— START —
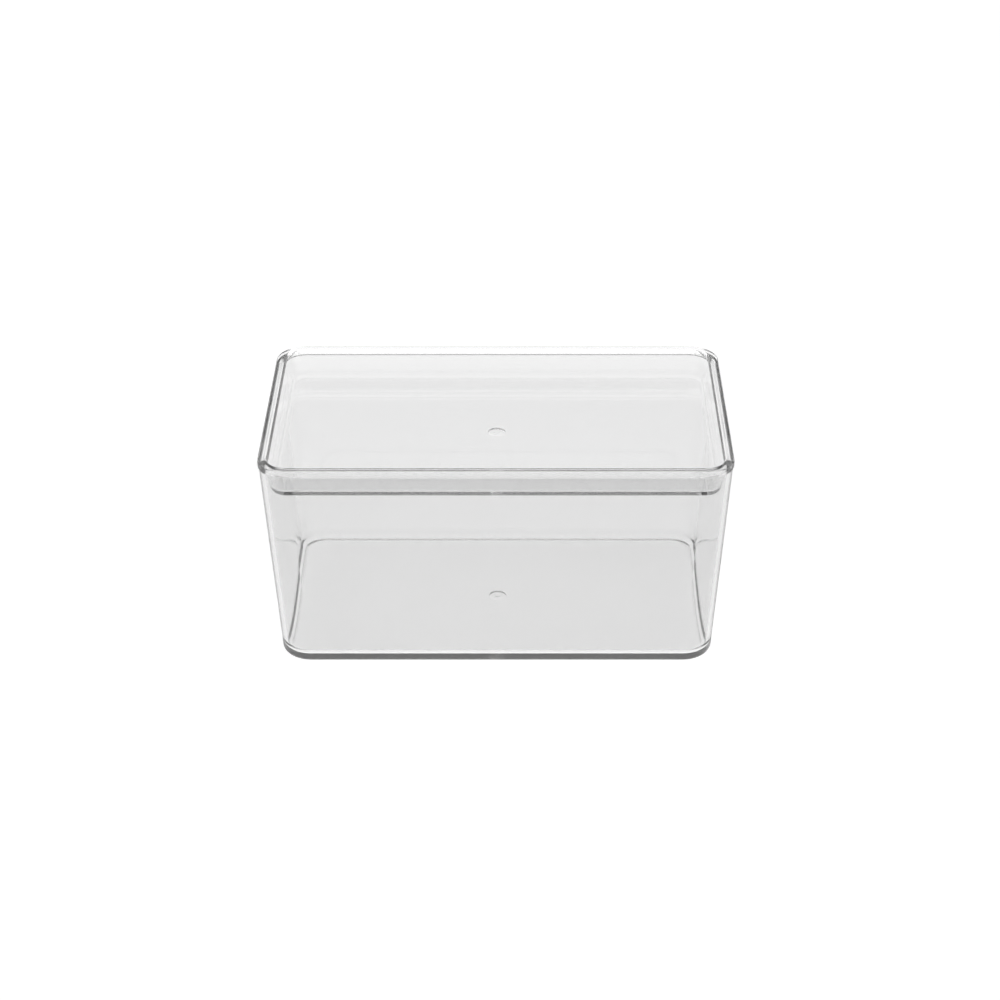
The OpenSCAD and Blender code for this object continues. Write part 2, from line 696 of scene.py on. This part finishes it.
— END —
— START —
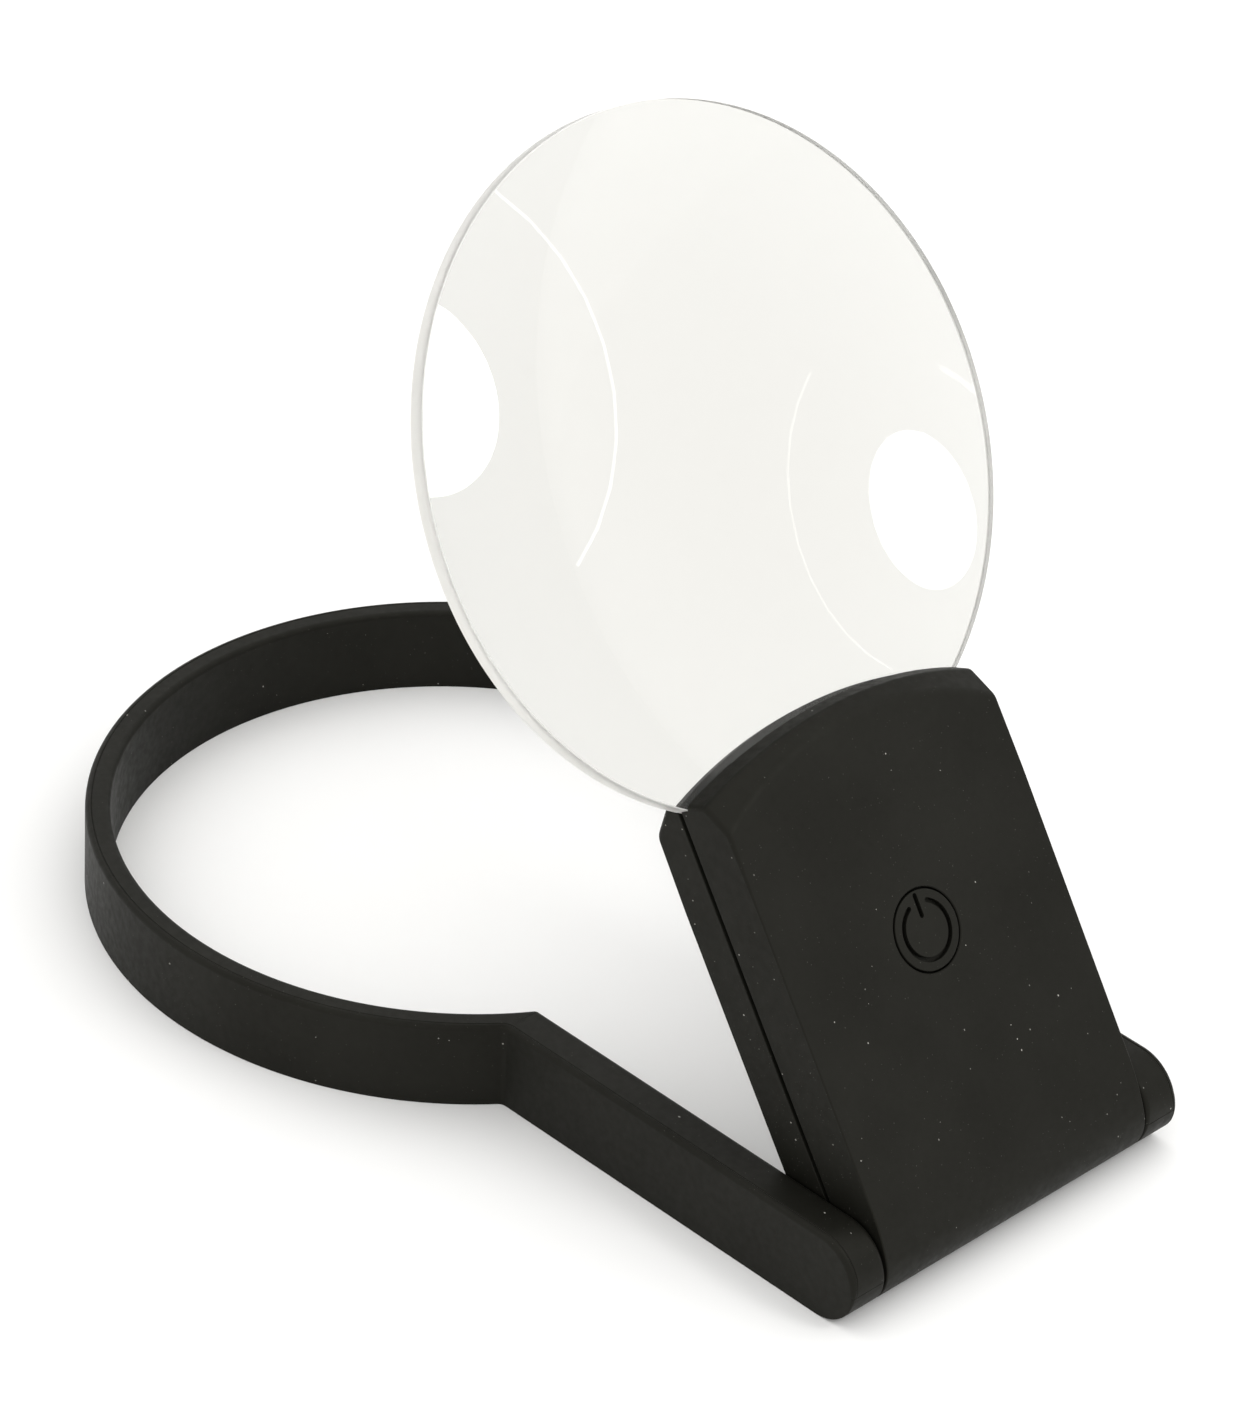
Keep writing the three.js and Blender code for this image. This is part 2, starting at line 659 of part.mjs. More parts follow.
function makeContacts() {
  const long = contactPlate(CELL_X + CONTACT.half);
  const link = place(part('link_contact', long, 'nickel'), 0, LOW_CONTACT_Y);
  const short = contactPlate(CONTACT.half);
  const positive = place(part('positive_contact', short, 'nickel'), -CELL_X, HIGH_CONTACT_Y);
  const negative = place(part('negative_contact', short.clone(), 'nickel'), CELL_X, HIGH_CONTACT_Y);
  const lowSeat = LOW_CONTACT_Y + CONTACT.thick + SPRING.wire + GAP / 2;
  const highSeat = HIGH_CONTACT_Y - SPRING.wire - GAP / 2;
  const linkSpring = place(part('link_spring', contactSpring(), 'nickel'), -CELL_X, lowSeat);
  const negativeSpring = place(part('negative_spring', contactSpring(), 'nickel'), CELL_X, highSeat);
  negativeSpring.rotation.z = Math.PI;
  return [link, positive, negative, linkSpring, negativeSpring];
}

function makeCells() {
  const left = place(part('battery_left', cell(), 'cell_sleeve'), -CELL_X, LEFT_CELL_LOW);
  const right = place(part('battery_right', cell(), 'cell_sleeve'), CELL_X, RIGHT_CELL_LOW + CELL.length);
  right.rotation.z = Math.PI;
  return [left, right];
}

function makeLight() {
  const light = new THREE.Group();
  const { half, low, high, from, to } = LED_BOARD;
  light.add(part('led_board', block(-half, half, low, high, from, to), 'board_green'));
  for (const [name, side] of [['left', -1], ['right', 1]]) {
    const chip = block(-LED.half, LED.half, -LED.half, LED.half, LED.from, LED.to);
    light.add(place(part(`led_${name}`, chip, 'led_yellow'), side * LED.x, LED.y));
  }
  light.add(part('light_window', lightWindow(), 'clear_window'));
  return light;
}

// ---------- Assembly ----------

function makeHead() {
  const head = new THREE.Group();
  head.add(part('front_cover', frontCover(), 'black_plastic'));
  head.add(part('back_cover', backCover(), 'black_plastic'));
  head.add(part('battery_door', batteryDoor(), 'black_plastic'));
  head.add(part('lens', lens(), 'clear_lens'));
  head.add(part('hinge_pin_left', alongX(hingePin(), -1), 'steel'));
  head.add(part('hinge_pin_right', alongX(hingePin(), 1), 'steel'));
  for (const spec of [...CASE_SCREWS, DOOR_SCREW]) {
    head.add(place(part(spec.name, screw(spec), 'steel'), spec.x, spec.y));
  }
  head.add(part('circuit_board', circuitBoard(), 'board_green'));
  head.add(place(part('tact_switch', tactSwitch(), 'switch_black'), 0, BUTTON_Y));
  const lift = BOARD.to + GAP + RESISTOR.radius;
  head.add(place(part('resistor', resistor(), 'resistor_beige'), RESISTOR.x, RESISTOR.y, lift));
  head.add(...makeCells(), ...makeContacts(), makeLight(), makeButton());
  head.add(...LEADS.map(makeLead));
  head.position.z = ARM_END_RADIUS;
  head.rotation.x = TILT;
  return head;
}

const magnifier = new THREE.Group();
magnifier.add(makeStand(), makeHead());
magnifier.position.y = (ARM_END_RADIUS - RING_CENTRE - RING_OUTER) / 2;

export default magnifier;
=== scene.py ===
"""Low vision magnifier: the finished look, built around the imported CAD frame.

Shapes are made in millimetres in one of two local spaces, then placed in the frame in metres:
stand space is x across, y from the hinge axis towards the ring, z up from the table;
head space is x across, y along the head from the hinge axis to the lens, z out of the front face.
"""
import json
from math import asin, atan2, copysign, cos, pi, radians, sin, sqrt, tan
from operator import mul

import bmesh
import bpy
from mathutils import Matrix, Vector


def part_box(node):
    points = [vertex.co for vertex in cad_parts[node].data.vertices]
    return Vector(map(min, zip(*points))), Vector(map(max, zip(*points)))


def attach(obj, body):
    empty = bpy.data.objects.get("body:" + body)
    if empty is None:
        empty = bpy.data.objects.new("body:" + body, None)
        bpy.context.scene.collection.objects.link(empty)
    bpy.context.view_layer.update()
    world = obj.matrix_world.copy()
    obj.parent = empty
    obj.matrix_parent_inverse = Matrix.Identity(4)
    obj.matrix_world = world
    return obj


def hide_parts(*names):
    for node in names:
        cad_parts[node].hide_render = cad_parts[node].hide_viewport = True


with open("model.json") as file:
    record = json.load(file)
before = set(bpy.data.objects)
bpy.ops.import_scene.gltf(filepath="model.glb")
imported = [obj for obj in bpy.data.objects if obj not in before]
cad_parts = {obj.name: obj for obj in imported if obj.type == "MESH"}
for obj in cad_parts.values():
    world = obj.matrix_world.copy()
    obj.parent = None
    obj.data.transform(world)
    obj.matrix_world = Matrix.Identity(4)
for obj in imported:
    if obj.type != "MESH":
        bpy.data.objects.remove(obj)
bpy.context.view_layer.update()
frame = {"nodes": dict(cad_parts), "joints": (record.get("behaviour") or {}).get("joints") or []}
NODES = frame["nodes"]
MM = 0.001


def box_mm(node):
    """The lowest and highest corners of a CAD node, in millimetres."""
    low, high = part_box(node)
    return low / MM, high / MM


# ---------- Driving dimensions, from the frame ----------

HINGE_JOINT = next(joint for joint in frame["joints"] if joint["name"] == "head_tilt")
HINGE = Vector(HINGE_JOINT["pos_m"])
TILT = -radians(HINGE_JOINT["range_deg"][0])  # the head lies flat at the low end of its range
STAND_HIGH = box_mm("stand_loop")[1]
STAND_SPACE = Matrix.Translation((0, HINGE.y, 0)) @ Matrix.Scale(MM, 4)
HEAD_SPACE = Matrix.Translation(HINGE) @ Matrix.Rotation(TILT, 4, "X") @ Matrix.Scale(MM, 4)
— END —
INSTRUCTIONS TO FOLLOW
Filter the data for the string "Vector" and copy every line that has it.

OUTPUT FOR THIS TASK
from mathutils import Matrix, Vector
    return Vector(map(min, zip(*points))), Vector(map(max, zip(*points)))
HINGE = Vector(HINGE_JOINT["pos_m"])